--- INSTRUCTIONS FOR THE TASK ---
Copy every line from the records below that holds the word "script".

--- TASK INPUT ---

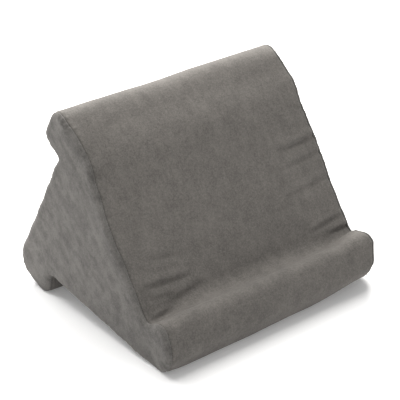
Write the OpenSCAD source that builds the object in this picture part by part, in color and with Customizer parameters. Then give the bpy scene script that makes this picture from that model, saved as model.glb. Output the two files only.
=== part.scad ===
// Soft three-sided tablet stand: a foam core in a zipped fabric cover.
// X runs along the width, -Y faces the user, +Z is up; the origin is the bottom centre of the box.
// The profile is a triangle whose three corners each carry a rolled lobe. Each lobe ends in a ledge
// that stands square to the next face, so the stand gives a tablet three different slopes.

/* [Profile] */
// Length of the front face, from the front bottom corner to the top corner of the triangle
front_side = 258; // [240:1:290]
// Length of the back face, from the top corner to the rear bottom corner
back_side = 206; // [190:1:235]
// Length of the base, from the rear bottom corner to the front bottom corner
base_side = 244; // [225:1:275]
// Distance of each ledge from the corner that its lobe grows on
ledge_at = 54; // [46:1:60]
// How far each ledge stands out from its face
ledge_reach = 28.5; // [24:0.5:34]
// Radius of the lobe's edge next to the ledge
nose_r = 13; // [11.5:0.5:14]
// Radius of the lobe's outer, lower edge
heel_r = 26.5; // [20:0.5:30]
// Radius where the ledge meets its face
root_r = 6; // [4:0.5:8]
// How far the two feet are pressed flat by the stand's own weight
foot_press = 1.5; // [0.5:0.25:3]

/* [Cover] */
// Width between the two end seams
seam_w = 272; // [200:1:340]
// How far each end panel bulges past its seam
end_bulge = 4.8; // [3:0.2:8]
// Width of the rounded border of each end panel
end_border = 11; // [8:0.5:11]
// Thickness of the cover fabric
fabric_t = 1.4; // [0.8:0.1:1.6]
// Width of the seam allowance that is turned in at each end panel
allowance = 10; // [6:1:14]
// Width of the valley along each end seam
seam_valley = 0.6; // [0.5:0.05:0.8]
// Width and height of the sewing thread in the end seams
thread_w = 0.5; // [0.3:0.05:0.5]
// Gap between pieces of cloth and foam that lie against each other
ease = 0.2; // [0.1:0.05:0.3]

/* [Zip] */
// Distance of the zip from the ledge root on the base
zip_from_ledge = 40; // [34:1:60]
// Length of the zipped slot in the cover
slot_len = 248; // [150:1:248]
// Width of the slot between the two hems
slot_w = 10; // [9.6:0.1:12]
// Width of each hem that is turned in along the slot
hem_w = 9; // [6:0.5:11]
// Width of the closed chain
chain_w = 6; // [5.6:0.1:6.4]
// Thickness of the teeth
tooth_t = 2.1; // [1.8:0.1:2.3]
// Distance from one tooth to the next on the same side
tooth_pitch = 2; // [1.6:0.1:3]
// Thickness of the zip tapes
tape_t = 0.6; // [0.4:0.05:0.7]
// Outer edge of each zip tape, from the middle of the chain
tape_reach = 15; // [12:0.5:16]
// Length of the slider
slider_l = 11; // [10:0.5:12]
// Width of the slider
slider_w = 8.8; // [8.6:0.1:9]
// Length of the pull tab from its pivot
tab_l = 14.5; // [10:0.5:15]
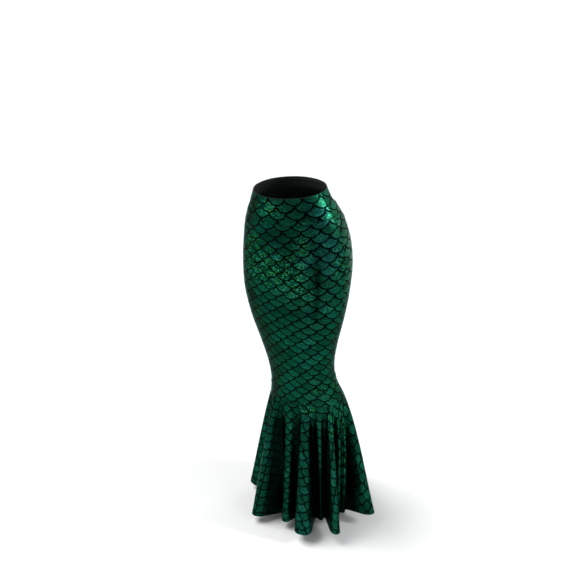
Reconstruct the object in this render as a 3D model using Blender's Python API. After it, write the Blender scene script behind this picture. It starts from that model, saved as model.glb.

--- RESULT OF THE TASK ---
Write the OpenSCAD source that builds the object in this picture part by part, in color and with Customizer parameters. Then give the bpy scene script that makes this picture from that model, saved as model.glb. Output the two files only.
Reconstruct the object in this render as a 3D model using Blender's Python API. After it, write the Blender scene script behind this picture. It starts from that model, saved as model.glb.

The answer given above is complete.